Despite the increase, administrative expenses remained relatively stable as a share of revenue at 6.4%.
Other Income / Expenses
Magellan recorded a $1.5 million foreign exchange gain in Q3 2025, compared to a $1.1 million loss in Q3 2024. Movements in the U.S. dollar and British pound relative to the Canadian dollar continue to influence quarterly FX outcomes.
Interest Expense
Net interest expense decreased significantly to $0.3 million, compared to $0.95 million in Q3 2024. Higher cash balances led to increased interest income, improving overall financing costs.
Income Tax
The Q3 2025 effective tax rate was 27.2%, down from 36.8% in the prior year’s quarter. The decrease stemmed from shifts in the geographic mix of earnings and the reversal of temporary differences.
Net Income and EBITDA
Net income for Q3 2025 grew 116.7% to $12.7 million, compared to $5.8 million in Q3 2024. For the nine-month period, net income reached $28.9 million, up 47.2%.
EBITDA increased 38.2% year-over-year to $29.8 million, driven by improved margins and FX gains.
4. Quarterly Trends and Market Dynamics
Magellan’s quarterly revenue and profit trends reflect both internal performance improvements and external market factors, including foreign exchange movements. The Corporation noted that higher average exchange rates for the U.S. dollar and British pound increased reported revenues and income.
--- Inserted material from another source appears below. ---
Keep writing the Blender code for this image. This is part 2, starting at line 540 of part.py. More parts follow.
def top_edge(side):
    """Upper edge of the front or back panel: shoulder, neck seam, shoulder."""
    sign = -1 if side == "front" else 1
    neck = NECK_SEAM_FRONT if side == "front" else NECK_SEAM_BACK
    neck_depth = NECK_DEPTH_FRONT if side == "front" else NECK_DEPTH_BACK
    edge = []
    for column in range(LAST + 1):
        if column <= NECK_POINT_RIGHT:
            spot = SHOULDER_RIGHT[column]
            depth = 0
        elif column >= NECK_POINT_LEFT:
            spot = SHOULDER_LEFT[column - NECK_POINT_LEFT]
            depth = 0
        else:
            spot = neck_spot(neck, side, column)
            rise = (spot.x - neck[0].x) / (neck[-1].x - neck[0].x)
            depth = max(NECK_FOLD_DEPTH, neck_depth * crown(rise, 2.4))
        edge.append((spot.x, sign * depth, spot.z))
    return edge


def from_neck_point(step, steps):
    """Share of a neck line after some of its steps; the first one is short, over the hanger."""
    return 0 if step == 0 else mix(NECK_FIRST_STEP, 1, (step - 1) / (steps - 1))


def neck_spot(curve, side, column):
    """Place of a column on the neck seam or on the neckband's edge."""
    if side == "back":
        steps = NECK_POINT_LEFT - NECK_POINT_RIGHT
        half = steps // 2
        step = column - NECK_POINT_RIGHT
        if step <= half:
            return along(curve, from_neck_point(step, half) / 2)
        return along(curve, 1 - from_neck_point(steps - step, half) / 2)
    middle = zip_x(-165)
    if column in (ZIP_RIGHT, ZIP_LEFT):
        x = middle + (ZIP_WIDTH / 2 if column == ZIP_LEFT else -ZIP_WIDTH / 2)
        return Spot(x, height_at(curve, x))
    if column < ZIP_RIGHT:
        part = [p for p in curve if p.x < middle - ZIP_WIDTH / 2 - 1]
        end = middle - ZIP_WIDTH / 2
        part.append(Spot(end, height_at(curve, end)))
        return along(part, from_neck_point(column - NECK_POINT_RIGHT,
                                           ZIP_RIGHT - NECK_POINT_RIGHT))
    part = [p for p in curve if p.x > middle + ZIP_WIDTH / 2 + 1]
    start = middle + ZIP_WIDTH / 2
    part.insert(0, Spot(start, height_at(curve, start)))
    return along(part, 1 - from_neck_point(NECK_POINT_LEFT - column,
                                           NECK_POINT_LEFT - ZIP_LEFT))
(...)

Had exchange rates remained at 2024 levels, Q3 2025 revenue would have been approximately $1.8 million lower.
The lingering effects of global supply chain disruptions, production delays, and inflation—challenges that emerged during the COVID-19 pandemic—continued to ease through 2024 and 2025. As disruptions stabilize, Magellan has been able to restore operational efficiency and maintain a steady upward trajectory in quarterly performance.
The return to normal production programs and sustained demand for wide-body and narrow-body platforms have supported the Corporation’s revenue growth across key customer programs.
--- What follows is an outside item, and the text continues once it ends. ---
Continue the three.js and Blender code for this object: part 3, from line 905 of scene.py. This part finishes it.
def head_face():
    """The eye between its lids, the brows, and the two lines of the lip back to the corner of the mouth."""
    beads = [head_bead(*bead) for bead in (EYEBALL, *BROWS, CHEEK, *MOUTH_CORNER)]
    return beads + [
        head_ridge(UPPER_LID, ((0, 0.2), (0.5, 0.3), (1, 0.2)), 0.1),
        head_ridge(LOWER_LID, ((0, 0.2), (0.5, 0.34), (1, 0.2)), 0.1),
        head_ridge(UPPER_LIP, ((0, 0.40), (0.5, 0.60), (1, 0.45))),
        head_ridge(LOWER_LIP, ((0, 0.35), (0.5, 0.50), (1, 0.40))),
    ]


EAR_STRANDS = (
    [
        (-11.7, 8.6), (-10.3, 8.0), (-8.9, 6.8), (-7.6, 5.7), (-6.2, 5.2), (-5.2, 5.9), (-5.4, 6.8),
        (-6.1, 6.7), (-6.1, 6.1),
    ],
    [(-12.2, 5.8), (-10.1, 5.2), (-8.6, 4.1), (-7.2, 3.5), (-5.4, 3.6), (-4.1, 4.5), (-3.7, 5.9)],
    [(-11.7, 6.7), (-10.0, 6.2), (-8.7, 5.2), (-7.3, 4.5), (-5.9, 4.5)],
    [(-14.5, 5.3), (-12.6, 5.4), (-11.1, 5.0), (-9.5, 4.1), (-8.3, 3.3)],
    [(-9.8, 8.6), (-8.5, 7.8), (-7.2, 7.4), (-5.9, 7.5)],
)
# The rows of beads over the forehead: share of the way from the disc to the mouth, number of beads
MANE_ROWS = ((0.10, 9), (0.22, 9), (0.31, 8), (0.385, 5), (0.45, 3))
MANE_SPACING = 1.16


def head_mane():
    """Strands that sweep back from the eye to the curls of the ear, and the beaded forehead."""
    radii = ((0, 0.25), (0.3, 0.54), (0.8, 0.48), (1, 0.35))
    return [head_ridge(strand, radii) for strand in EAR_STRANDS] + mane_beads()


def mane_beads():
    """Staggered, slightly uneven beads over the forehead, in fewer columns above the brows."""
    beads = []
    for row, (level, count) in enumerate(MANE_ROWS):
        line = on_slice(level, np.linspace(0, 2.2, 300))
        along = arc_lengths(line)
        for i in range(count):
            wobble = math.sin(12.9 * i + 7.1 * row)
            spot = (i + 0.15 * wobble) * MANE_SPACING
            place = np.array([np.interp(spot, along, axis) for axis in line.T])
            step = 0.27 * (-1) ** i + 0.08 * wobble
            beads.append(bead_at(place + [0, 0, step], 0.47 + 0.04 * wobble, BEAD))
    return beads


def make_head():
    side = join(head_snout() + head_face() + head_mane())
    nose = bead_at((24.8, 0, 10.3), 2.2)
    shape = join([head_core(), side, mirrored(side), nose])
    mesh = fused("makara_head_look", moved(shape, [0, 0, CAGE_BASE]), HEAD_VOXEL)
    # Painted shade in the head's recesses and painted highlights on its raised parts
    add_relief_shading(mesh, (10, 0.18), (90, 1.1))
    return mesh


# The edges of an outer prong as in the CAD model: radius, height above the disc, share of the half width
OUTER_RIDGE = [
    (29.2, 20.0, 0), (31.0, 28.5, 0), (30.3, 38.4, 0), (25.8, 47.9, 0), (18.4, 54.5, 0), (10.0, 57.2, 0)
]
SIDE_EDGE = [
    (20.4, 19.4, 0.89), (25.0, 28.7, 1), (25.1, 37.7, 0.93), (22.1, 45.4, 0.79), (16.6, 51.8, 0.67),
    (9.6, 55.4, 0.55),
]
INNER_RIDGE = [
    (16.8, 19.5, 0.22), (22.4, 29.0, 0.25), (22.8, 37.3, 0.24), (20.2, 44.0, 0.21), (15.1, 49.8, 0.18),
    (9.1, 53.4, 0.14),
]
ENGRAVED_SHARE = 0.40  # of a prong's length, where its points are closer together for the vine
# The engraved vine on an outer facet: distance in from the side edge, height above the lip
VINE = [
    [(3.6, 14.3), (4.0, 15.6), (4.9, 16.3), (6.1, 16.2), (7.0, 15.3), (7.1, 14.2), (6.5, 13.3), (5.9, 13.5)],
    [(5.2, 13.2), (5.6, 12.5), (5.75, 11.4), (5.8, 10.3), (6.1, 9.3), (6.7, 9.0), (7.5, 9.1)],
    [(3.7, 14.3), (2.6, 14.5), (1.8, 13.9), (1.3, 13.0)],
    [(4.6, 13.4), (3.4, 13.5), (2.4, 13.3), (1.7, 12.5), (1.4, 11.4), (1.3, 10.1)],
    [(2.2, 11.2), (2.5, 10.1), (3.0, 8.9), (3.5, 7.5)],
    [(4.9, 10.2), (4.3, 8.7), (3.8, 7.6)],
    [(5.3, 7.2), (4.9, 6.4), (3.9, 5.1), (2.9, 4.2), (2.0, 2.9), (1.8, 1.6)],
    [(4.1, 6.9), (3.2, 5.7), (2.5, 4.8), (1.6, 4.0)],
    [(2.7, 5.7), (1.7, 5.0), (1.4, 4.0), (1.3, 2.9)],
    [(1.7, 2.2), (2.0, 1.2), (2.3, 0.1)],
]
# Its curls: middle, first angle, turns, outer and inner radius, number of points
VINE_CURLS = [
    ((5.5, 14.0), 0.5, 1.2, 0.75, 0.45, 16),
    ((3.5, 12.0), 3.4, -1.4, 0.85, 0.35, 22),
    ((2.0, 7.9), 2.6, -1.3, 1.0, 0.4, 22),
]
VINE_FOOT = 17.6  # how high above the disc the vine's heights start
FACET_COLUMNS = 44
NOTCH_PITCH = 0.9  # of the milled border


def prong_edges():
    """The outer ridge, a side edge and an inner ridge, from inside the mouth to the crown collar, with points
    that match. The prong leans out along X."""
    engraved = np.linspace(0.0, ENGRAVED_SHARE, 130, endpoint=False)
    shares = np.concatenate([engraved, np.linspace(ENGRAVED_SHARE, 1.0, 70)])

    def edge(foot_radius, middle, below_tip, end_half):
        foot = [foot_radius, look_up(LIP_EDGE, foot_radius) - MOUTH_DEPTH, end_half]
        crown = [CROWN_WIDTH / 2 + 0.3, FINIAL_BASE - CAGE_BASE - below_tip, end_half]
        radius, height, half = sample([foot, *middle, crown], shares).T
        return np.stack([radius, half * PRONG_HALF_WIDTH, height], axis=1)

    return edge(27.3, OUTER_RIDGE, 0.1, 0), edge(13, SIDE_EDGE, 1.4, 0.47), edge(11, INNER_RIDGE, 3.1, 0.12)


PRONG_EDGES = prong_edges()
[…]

5. Reconciliation of Net Income to EBITDA
Magellan includes EBITDA as a supplementary metric to provide stakeholders with insight into operational performance before the effects of financing and taxation. EBITDA for Q3 2025 totaled $29.8 million, up from $21.5 million in Q3 2024. The increase predominantly reflects stronger gross margins and favourable FX movements.
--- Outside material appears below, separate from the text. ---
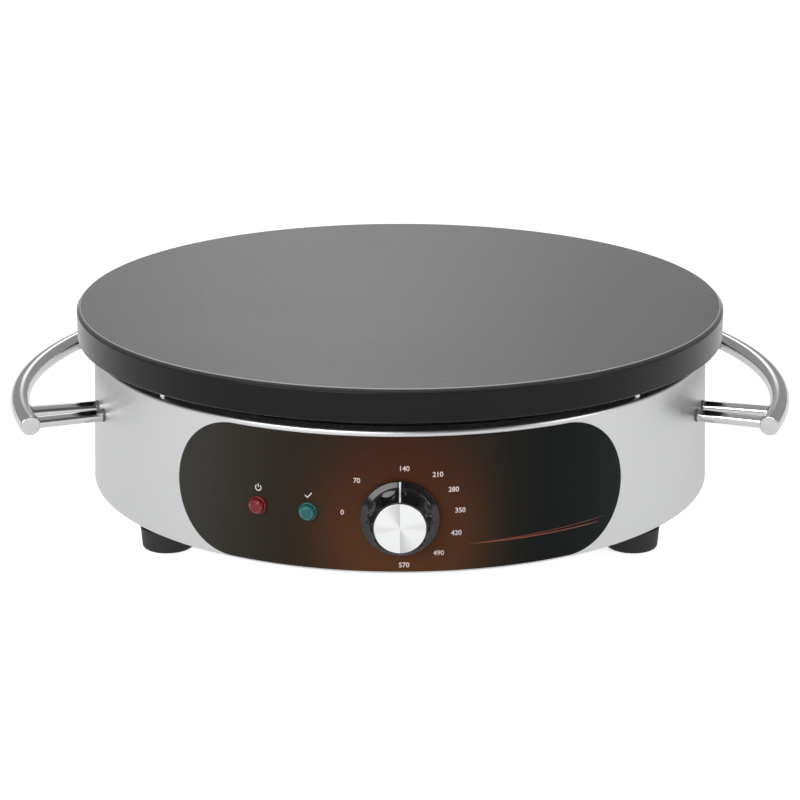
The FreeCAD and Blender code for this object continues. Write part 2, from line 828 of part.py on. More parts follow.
def element_path(radius, gap_angle):
    """Ring with a gap at the back, whose ends bend down into two legs."""
    level = element_level
    turn = element_bend * (1 - math.sqrt(0.5))
    bends = []
    legs = []
    for ring_end, leg in element_ends(radius, gap_angle):
        inward_way = (leg - ring_end).normalize()
        middle = lifted(ring_end + inward_way * (element_bend - turn), level - turn)
        bend_end = lifted(leg, level - element_bend)
        bends.append(Part.Arc(lifted(ring_end, level), middle, bend_end).toShape())
        legs.append(Part.LineSegment(bend_end, lifted(leg, element_foot)).toShape())
    first, last = [lifted(ring_end, level) for ring_end, leg in element_ends(radius, gap_angle)]
    ring = Part.Arc(first, at(0, radius, level), last).toShape()
    edges = [legs[0], bends[0], ring, bends[1], legs[1]]
    return Part.Wire(Part.__sortEdges__(edges))


def heating_elements():
    pins = []
    for name, radius, gap_angle in (("outer_heating_element", outer_element_radius, outer_gap_angle),
                                    ("inner_heating_element", inner_element_radius, inner_gap_angle)):
        save(name, pipe(element_path(radius, gap_angle), element_radius))
        for ring_end, leg in element_ends(radius, gap_angle):
            pin_end = lifted(leg, element_foot - terminal_length)
            pins.append(cylinder(terminal_radius, terminal_length, pin_end))
    save("element_terminals", *pins)


def slot_between(start, end, radius, low, high):
    """Upright slot with round ends at two places in plan."""
    along = (end - start).normalize()
    side = Vector(-along.y, along.x, 0) * radius
    corners = [lifted(point, low) for point in (start - side, end - side, end + side, start + side)]
    slot = Part.Face(Part.makePolygon(corners + corners[:1])).extrude(Vector(0, 0, high - low))
    ends = [cylinder(radius, high - low, lifted(point, low)) for point in (start, end)]
    return slot.multiFuse(ends)


def through_holes(shape, stud_hole, low, high):
    """Shape with the openings for studs, element ends and capillary tube."""
    shape = upright_holes(shape, stud_places(), stud_hole, low, high)
    ends = element_ends(outer_element_radius, outer_gap_angle)
    for ring_end, leg in ends + element_ends(inner_element_radius, inner_gap_angle):
        shape = shape.cut(slot_between(ring_end, leg, element_radius + element_hole_gap, low, high))
    capillary = Vector(capillary_turn_x, -sensor_distance, 0)
    return upright_holes(shape, [capillary], capillary_hole_radius, low, high)


def stud_nut_corner():
    return stud_nut_flats / math.sqrt(3)


def heater_stack():
    stud_hole = stud_radius + stud_hole_gap
    clamp = cylinder(clamp_radius, clamp_sheet, Vector(0, 0, clamp_bottom))
    save("element_clamp_plate", through_holes(clamp, stud_hole, clamp_bottom, clamp_top))
    blanket_radius = shield_radius - sheet - insulation_gap
    blanket = cylinder(blanket_radius, insulation_height, Vector(0, 0, insulation_bottom))
    pocket = stud_nut_corner() + nut_pocket_gap
    save("insulation_blanket", through_holes(blanket, pocket, insulation_bottom, clamp_bottom))
    pan = cylinder(shield_radius, shield_wall_height, Vector(0, 0, shield_bottom))
    pan = pan.cut(cylinder(shield_radius - sheet, shield_wall_height, Vector(0, 0, insulation_bottom)))
    save("heat_shield", through_holes(pan, stud_hole, shield_bottom, insulation_bottom))
    studs = []
    clamp_nuts = []
    shield_nuts = []
    tail = shield_bottom - stud_tail
    length = web_bottom + stud_engagement - tail
    for place in stud_places():
        studs.append(cylinder(stud_radius, length, lifted(place, tail)))
        for nuts, seat in ((clamp_nuts, clamp_bottom), (shield_nuts, shield_bottom)):
            nut = hexagon(stud_nut_flats, stud_nut_height, stud_radius)
            nut.translate(lifted(place, seat - stud_nut_height))
            nuts.append(nut)
    save("plate_studs", *studs)
    save("clamp_nuts", *clamp_nuts)
    save("shield_nuts", *shield_nuts)


def sensor_level():
    return web_bottom - sensor_radius


def clip_screw_place(side, z):
    reach = sensor_radius + clip_strap + clip_ear / 2
    return Vector(0, -sensor_distance + side * reach, z)


def sensing_bulb():
    level = sensor_level()
    start = Vector(-sensor_half_length, -sensor_distance, level)
    save("sensing_bulb", cylinder(sensor_radius, 2 * sensor_half_length, start, Vector(1, 0, 0)))
    entry_y = bracket_face() + bracket_sheet + thermostat_depth / 2
    top = knob_height + thermostat_width / 2
    low = top + capillary_rise
    points = [Vector(sensor_half_length, -sensor_distance, level),
              Vector(capillary_turn_x, -sensor_distance, level),
              Vector(capillary_turn_x, -sensor_distance, low),
              Vector(capillary_entry_x, entry_y, low), Vector(capillary_entry_x, entry_y, top)]
    save("capillary_tube", swept(points, capillary_bend, capillary_radius))


def clip_section():
    """Cross-section of the strap round the sensing bulb, in the plane of its -X side."""
    x = -clip_strap_width / 2
    level = sensor_level()
    inner = sensor_radius
    outer = sensor_radius + clip_strap
    reach = outer + clip_ear
    under = web_bottom - clip_strap

    def spot(y, z):
        return Vector(x, y - sensor_distance, z)

    def run(*points):
        return [Part.LineSegment(a, b).toShape() for a, b in zip(points, points[1:])]

    edges = [Part.Arc(spot(-outer, level), spot(0, level - outer), spot(outer, level)).toShape()]
    edges += run(spot(outer, level), spot(outer, under), spot(reach, under), spot(reach, web_bottom),
                 spot(inner, web_bottom), spot(inner, level))
    edges += [Part.Arc(spot(inner, level), spot(0, level - inner), spot(-inner, level)).toShape()]
    edges += run(spot(-inner, level), spot(-inner, web_bottom), spot(-reach, web_bottom),
                 spot(-reach, under), spot(-outer, under), spot(-outer, level))
    return Part.Face(Part.Wire(edges))


def bulb_clip():
    clip = clip_section().extrude(Vector(clip_strap_width, 0, 0))
    screws = []
    for side in (-1, 1):
        seat = clip_screw_place(side, web_bottom - clip_strap)
        clip = clip.cut(cylinder(clip_screw_radius + hole_gap, clip_strap, seat))
        screws.append(headed_screw(seat, clip_screw_head_radius, clip_screw_head_height,
                                   clip_screw_radius, clip_screw_length))
    save("bulb_clip", clip)
    save("bulb_clip_screws", *screws)


def thermal_cutout():
    half_length = cutout_flange_length / 2
    half_width = cutout_flange_width / 2
    can = cylinder(cutout_radius, cutout_height, Vector(0, cutout_y, shield_bottom - cutout_height))
    flange = box(Vector(-half_length, cutout_y - half_width, shield_bottom - cutout_flange_sheet),
                 Vector(half_length, cutout_y + half_width, shield_bottom))
    cutout = can.fuse(flange)
    screws = []
    for side in (-1, 1):
        seat = Vector(side * cutout_screw_spacing / 2, cutout_y, shield_bottom - cutout_flange_sheet)
        cutout = cutout.cut(cylinder(clip_screw_radius + hole_gap, cutout_flange_sheet, seat))
        screws.append(headed_screw(seat, clip_screw_head_radius, clip_screw_head_height,
                                   clip_screw_radius, cutout_flange_sheet))
    save("thermal_cutout", cutout.removeSplitter())
    save("cutout_screws", *screws)


def block_top():
    return base_top + block_height


def terminal_block():
    half = block_width / 2
    low = Vector(-half, block_y - block_depth / 2, base_top)
    block = box(low, Vector(half, block_y + block_depth / 2, block_top()))
    pitch = block_width / 4
    for index in range(3):
        x = pitch * (index - 1)
        groove = box(Vector(x - 1, block_y - block_depth, block_top() - block_height / 3),
                     Vector(x + 1, block_y + block_depth, block_top() + 1))
        block = block.cut(groove)
    save("terminal_block", block)
    screws = []
    for index in range(4):
        x = pitch * (index - 1.5)
        screws.append(cylinder(block_screw_radius, 2 * wire_radius, Vector(x, block_y, block_top())))
    save("terminal_screws", *screws)


def element_wires():
    """Leads from the four element pins to the terminal block, level and then down."""
    pitch = block_width / 4
    pin_end = element_foot - terminal_length
    level = (pin_end + block_top()) / 2
    leads = []
    for radius, gap_angle, reach, share in ((outer_element_radius, outer_gap_angle, 1, 1.5),
                                            (inner_element_radius, inner_gap_angle, -1, 0.5)):
        for ring_end, leg in element_ends(radius, gap_angle):
            side = 1 if leg.x > 0 else -1
            entry = Vector(side * pitch * share, block_y + reach * (block_depth / 2 - 2 * wire_radius), 0)
            points = [lifted(leg, pin_end), lifted(leg, level),
                      lifted(entry, level), lifted(entry, block_top())]
            leads.append(swept(points, wire_bend, wire_radius))
    save("element_wires", *leads)


def supply_wires():
    """Leads from the terminal block along the base plate and up to the thermostat."""
    back_face = bracket_face() + bracket_sheet + thermostat_depth
    front = block_y - block_depth / 2
    low = base_top + block_height / 2
    leads = []
    for side in (-1, 1):
        x = side * block_width / 8
        points = [Vector(x, front, low), Vector(x, back_face + supply_wire_rise_far, low),
                  Vector(x, back_face + supply_wire_rise_near, knob_height),
                  Vector(x, back_face, knob_height)]
        leads.append(swept(points, wire_bend, wire_radius))
    save("supply_wires", *leads)


def lamp_wires():
    """Leads from the two lamps to the thermostat's side, one above the other."""
    side_x = -thermostat_width / 2
    front = bracket_face() + bracket_sheet
    leads = []
    for azimuth, share, rise in zip(lamp_azimuths, (0.75, 0.4), (-lamp_wire_split, lamp_wire_split)):
        seat = wall_radius(lamp_height, panel_proud) - lamp_shank_length - screw_tip
        y = front + share * thermostat_depth
        points = [at(azimuth, seat, lamp_height), at(azimuth, seat - lamp_wire_run, lamp_height),
                  Vector(side_x - lamp_wire_run, y, knob_height + rise),
                  Vector(side_x, y, knob_height + rise)]
        leads.append(swept(points, wire_bend / 2, wire_radius))
    save("lamp_wires", *leads)


def earth_stud():
    """Stud through the base plate behind the block, with its nut on top."""
    stud = headed_screw(Vector(earth_x, block_y, base_bottom), earth_head_radius, earth_head_height,
                        earth_stud_radius, earth_stud_height)
    nut = hexagon(earth_nut_flats, earth_nut_height, earth_stud_radius)
    nut.translate(Vector(earth_x, block_y, base_top))
    save("earth_stud", stud)
    save("earth_nut", nut)


def cord_gland():
    way = outward(180.0)
    seat = at(180.0, wall_radius(gland_height), gland_height)
    flange = hexagon(gland_flange_flats, 2 * gland_flange_height, gland_bore_radius)
    outside = placed(flange, seat - way * gland_flange_height, way).cut(drum(0, hem_bottom, body_top))
    nose_height = gland_cap_height - gland_flange_height
    nose_seat = seat + way * gland_flange_height
    nose = Part.makeCone(gland_cap_radius, gland_nose_radius, nose_height, nose_seat, way)
    tail = seat - way * gland_thread_length
    thread = cylinder(gland_thread_radius, gland_thread_length + gland_flange_height, tail, way)
    bore = cylinder(gland_bore_radius, gland_thread_length + gland_cap_height, tail, way)
    save("cord_gland", outside.fuse(nose).fuse(thread).cut(bore).removeSplitter())
    inner = at(180.0, wall_radius(gland_height, -sheet) - gland_nut_height, gland_height)
    ring = tube(gland_nut_radius, gland_thread_radius, gland_nut_height + sheet, inner, way)
    save("gland_nut", ring.common(cavity()))


cooking_plate()
plate_spacers()
body_shell()
base_plate()
base_screws()
feet()
handles()
control_panel()
thermostat_bracket()
thermostat()
thermostat_shaft()
knob()
lamps()
heating_elements()
heater_stack()
sensing_bulb()
bulb_clip()
thermal_cutout()
terminal_block()
element_wires()
supply_wires()
lamp_wires()
earth_stud()
cord_gland()
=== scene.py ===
import bmesh
import bpy
import json
import math
import numpy as np
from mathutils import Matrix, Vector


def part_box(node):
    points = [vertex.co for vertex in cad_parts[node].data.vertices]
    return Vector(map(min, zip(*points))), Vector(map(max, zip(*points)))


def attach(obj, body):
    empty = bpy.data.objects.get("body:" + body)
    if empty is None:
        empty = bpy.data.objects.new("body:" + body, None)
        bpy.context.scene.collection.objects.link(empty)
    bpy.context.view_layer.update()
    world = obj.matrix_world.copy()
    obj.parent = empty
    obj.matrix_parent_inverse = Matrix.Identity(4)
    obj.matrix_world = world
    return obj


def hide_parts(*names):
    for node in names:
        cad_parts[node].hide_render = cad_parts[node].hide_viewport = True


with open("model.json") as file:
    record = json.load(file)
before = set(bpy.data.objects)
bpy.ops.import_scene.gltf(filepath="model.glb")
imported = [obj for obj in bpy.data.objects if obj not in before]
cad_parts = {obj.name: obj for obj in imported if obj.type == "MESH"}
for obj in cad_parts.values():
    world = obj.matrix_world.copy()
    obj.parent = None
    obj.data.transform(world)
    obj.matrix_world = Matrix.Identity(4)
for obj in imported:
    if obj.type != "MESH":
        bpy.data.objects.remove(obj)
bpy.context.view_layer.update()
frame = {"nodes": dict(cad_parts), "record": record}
cadNodes = frame["nodes"]
mm = 0.001
print("frame: %d nodes" % len(cadNodes))

# Places that the frame gives, in metres
plateLow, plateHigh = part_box("cooking_plate")
shellLow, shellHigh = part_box("body_shell")
panelLow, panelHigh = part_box("control_panel")
knobLow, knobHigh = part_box("knob")
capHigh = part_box("knob_cap")[1]
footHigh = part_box("feet")[1]
barLow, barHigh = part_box("right_handle_bar")
panelMiddle = (panelLow[2] + panelHigh[2]) / 2
knobHeight = (knobLow[2] + knobHigh[2]) / 2

drum = {
    "footRadius": 196.0 * mm,
    "flare": 3.0 * mm,
    "low": shellLow[2],
    "high": shellHigh[2],
    "sheet": 1.2 * mm,
    "shoulder": 2.0 * mm,
    "hemEdge": 0.5 * mm,
    "flangeInner": 183.6 * mm,
    "hemInner": 170.0 * mm,
}


# outer radius of the drum: it shrinks evenly from the foot to the shoulder
def wallRadius(z):
    return drum["footRadius"] - drum["flare"] * (z - drum["low"]) / (drum["high"] - drum["low"])


# Mesh helpers

# angles of one full turn in equal steps
def fullTurn(steps):
    return np.linspace(0, 2 * np.pi, steps, endpoint=False)


def addObject(name, data):
    item = bpy.data.objects.new(name, data)
    bpy.context.scene.collection.objects.link(item)
    return item


def addMesh(name, vertices, faces):
    mesh = bpy.data.meshes.new(name)
    mesh.from_pydata(vertices, [], faces)
    return addObject(name, mesh)


# quads between neighbouring rows and columns of a grid: its columns close, and its rows may
def gridQuads(rows, cols, closed):
    i = np.arange(rows if closed else rows - 1)[:, None]
    j = np.arange(cols)[None, :]
    nextI = (i + 1) % rows
    nextJ = (j + 1) % cols
    quads = np.stack([i * cols + j, i * cols + nextJ, nextI * cols + nextJ, nextI * cols + j], axis=-1)
    return quads.reshape(-1, 4)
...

6. Liquidity, Cash Flow, and Capital Resources
Magellan maintains a robust liquidity position supported by:
- cash on hand,
- cash generated from operations,
- available borrowing capacity under its credit facility,
- its accounts receivable securitization program.
Management believes the Corporation has sufficient resources to meet its operational and strategic needs. Should cash flows fall short or capital requirements increase, Magellan may access additional capital through debt, equity, or both.
Cash Flow from Operations
Operating activities generated $4.8 million in Q3 2025, compared to $18.6 million in Q3 2024. The decline was primarily due to:
- higher accounts receivable stemming from timing of customer payments,
- increased contract assets,
- higher prepaid expenses,
- partially offset by increases in accounts payable and accrued liabilities.
Working capital changes used $20.9 million of cash in Q3 2025.
Investing Activities
Magellan invested $11.1 million in Q3 2025, compared to $7.2 million in Q3 2024, focused on:
- upgrading property, plant, and equipment,
- enhancing manufacturing technologies,
- investing in intangible assets.
The Corporation received an $8 million grant from the Manitoba government in support of capital projects at its Winnipeg facilities, recorded as a reduction to capital expenditures.
Magellan remains cautiously optimistic about the global aerospace industry. Demand for commercial aircraft is gradually recovering, defence spending remains strong across key jurisdictions, and supply chain challenges continue to ease. Continued investments in advanced manufacturing and strategic technology initiatives position the Corporation for sustained revenue and earnings growth.
Management will continue to monitor foreign exchange trends, supply chain conditions, and evolving customer program schedules as the industry progresses through 2025 and beyond.